— START OF DATA —

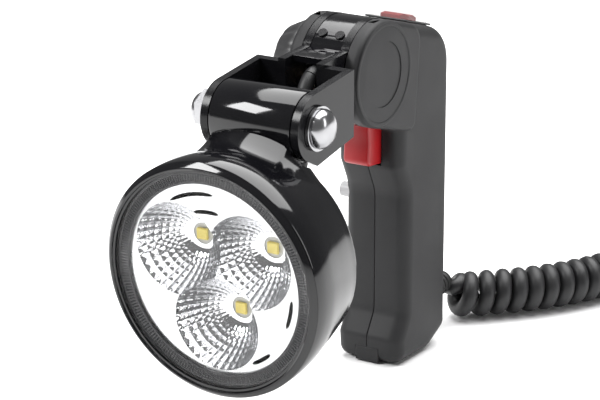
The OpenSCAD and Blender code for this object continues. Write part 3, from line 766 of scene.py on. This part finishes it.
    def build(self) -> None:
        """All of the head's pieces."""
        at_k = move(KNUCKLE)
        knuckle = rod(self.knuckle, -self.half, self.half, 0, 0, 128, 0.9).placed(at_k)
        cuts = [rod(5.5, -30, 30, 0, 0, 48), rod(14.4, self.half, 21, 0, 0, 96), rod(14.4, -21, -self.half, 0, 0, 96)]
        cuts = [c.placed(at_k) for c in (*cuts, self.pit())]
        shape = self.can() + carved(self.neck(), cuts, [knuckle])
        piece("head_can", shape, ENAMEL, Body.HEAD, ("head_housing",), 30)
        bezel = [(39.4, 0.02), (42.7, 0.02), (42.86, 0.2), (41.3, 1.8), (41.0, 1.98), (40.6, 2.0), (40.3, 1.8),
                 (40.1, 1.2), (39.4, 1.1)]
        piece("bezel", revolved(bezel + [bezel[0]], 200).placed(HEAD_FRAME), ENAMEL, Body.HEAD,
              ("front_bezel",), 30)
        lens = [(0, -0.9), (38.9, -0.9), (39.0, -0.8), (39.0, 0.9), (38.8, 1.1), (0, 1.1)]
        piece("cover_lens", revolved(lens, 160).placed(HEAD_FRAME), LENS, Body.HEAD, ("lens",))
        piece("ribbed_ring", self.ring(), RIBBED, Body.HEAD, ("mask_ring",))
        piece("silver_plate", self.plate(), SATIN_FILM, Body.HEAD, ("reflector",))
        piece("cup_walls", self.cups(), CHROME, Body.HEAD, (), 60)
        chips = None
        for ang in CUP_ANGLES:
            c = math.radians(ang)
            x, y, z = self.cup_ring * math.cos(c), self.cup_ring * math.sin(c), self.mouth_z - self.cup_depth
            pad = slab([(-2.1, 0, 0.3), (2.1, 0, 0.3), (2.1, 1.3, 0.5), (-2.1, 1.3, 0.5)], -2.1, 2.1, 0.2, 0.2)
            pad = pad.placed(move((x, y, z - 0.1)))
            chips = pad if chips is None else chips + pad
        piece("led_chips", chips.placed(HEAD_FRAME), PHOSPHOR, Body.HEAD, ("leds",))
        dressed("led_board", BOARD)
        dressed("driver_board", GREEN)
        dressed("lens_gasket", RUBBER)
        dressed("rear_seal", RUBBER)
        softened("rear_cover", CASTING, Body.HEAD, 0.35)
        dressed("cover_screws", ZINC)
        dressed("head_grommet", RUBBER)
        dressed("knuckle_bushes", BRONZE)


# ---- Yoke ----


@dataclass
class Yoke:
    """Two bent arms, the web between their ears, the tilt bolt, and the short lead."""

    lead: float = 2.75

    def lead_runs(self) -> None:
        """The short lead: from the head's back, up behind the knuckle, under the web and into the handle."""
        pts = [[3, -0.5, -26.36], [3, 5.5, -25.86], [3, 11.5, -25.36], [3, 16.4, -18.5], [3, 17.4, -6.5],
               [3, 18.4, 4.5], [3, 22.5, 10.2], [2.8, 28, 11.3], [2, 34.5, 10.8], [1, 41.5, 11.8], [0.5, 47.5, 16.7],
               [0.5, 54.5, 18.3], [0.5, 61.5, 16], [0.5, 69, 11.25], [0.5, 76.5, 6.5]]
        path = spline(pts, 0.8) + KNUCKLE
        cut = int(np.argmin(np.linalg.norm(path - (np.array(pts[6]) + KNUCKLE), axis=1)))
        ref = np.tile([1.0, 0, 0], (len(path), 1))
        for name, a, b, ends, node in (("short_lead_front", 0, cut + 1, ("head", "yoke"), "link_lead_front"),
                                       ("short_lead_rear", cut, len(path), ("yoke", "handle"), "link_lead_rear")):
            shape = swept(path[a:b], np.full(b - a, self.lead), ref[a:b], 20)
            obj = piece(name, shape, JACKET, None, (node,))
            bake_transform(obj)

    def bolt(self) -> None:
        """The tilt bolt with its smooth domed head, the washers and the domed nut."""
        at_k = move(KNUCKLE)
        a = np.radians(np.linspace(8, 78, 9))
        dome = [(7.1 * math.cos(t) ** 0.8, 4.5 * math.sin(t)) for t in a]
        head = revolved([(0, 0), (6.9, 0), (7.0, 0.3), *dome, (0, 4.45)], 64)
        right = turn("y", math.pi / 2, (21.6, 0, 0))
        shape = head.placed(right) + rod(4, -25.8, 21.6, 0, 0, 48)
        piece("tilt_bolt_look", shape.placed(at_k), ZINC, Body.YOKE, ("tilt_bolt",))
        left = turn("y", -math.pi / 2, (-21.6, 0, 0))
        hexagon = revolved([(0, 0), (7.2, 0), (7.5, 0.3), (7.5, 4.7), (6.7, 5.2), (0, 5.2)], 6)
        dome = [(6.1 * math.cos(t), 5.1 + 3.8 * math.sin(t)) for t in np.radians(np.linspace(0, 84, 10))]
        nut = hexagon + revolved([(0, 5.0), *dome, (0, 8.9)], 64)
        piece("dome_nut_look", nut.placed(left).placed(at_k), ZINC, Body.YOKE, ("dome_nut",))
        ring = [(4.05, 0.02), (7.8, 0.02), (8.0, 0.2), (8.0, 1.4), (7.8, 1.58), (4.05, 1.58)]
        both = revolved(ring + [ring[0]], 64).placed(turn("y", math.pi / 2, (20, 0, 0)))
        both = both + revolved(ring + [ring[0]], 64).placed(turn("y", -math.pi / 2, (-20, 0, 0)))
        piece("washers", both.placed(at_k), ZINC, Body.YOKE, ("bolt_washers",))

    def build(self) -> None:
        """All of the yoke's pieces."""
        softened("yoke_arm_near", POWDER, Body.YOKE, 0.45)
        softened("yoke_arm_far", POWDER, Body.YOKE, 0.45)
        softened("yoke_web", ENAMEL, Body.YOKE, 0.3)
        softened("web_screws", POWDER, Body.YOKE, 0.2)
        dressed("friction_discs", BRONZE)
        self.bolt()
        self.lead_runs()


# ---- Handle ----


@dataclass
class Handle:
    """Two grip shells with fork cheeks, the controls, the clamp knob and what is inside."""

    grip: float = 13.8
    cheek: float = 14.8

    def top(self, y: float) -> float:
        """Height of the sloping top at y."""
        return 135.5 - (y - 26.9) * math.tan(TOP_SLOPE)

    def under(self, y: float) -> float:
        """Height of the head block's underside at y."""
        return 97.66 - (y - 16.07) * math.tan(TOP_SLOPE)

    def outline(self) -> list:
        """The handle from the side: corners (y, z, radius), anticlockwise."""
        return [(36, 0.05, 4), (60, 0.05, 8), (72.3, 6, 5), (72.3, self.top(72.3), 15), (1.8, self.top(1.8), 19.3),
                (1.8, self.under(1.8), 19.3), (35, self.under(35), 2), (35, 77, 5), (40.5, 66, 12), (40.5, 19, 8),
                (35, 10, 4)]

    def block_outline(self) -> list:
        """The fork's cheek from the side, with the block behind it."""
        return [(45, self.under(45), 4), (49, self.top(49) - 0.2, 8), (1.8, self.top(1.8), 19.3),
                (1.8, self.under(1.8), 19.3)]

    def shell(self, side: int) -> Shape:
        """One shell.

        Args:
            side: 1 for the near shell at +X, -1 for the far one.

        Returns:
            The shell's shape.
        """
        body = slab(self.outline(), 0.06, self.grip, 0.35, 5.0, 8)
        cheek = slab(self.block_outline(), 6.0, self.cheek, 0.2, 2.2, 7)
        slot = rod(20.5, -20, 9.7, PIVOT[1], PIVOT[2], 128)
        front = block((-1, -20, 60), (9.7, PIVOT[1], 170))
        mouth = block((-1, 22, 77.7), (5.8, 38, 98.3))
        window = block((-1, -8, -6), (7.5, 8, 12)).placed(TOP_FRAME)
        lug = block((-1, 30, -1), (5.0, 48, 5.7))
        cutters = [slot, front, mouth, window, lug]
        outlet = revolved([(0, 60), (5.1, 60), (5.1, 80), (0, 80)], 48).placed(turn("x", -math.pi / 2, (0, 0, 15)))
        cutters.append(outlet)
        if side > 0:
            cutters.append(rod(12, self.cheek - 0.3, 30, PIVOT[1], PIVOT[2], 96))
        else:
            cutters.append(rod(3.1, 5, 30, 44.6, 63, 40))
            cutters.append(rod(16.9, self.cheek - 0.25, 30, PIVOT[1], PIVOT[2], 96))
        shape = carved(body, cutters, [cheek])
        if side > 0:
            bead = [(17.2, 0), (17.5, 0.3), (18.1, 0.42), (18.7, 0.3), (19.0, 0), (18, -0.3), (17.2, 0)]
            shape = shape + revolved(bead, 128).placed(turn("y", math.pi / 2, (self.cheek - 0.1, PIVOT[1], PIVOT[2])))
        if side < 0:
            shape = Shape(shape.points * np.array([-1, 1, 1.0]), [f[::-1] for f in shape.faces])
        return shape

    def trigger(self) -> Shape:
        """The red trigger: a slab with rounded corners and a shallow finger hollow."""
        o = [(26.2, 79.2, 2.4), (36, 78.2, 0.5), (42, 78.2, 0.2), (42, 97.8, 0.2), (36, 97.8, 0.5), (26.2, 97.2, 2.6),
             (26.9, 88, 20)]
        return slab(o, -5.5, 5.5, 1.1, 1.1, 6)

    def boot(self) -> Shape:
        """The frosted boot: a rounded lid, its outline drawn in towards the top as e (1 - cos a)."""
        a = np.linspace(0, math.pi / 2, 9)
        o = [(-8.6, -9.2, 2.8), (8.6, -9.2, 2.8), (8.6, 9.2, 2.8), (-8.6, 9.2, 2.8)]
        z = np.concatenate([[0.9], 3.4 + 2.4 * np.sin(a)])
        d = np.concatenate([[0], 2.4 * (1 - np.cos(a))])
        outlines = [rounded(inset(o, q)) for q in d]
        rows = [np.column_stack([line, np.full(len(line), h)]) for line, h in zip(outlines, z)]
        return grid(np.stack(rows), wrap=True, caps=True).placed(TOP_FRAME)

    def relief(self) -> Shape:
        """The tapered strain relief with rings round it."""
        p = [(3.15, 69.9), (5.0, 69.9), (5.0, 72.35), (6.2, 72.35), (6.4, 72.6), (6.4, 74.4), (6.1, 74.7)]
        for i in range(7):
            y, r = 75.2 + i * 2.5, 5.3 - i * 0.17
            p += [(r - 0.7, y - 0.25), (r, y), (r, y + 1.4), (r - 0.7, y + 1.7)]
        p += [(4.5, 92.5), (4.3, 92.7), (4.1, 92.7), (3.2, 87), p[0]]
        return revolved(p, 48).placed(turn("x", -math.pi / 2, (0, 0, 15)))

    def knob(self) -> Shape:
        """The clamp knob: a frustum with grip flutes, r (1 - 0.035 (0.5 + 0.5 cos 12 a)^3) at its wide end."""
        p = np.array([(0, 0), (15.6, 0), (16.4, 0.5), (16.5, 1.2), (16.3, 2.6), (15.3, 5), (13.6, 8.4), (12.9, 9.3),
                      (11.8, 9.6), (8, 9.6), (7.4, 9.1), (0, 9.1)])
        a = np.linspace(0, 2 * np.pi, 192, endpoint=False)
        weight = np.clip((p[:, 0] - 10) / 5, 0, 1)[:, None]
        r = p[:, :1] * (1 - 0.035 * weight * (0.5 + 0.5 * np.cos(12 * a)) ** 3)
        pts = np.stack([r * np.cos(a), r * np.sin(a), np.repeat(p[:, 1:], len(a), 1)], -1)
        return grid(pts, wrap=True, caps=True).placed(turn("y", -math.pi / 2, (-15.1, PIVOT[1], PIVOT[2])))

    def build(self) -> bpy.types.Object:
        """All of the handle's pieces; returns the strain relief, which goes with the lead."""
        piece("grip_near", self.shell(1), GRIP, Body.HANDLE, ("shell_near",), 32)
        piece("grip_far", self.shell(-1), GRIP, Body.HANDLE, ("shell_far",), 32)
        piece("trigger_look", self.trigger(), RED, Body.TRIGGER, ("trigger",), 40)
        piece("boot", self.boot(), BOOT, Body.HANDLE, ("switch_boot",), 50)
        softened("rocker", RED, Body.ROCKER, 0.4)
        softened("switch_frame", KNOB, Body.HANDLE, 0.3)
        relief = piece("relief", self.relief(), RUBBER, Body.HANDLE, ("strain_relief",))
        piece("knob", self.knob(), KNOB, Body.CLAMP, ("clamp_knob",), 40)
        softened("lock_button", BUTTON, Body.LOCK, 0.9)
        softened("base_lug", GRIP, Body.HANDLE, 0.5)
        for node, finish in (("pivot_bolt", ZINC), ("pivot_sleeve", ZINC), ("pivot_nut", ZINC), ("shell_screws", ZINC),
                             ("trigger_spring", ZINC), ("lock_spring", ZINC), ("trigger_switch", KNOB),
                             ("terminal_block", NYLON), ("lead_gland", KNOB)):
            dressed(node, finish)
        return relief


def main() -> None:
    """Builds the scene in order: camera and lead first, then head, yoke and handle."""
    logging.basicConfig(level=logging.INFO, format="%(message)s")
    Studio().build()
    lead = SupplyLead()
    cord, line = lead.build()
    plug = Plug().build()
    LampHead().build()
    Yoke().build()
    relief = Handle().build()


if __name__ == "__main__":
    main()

— END OF DATA —

### WHAT THE TASK REQUIRES:
Tally the lines in this data that hold the word "scene" and state only the count.

### CORRECT OUTPUT:
2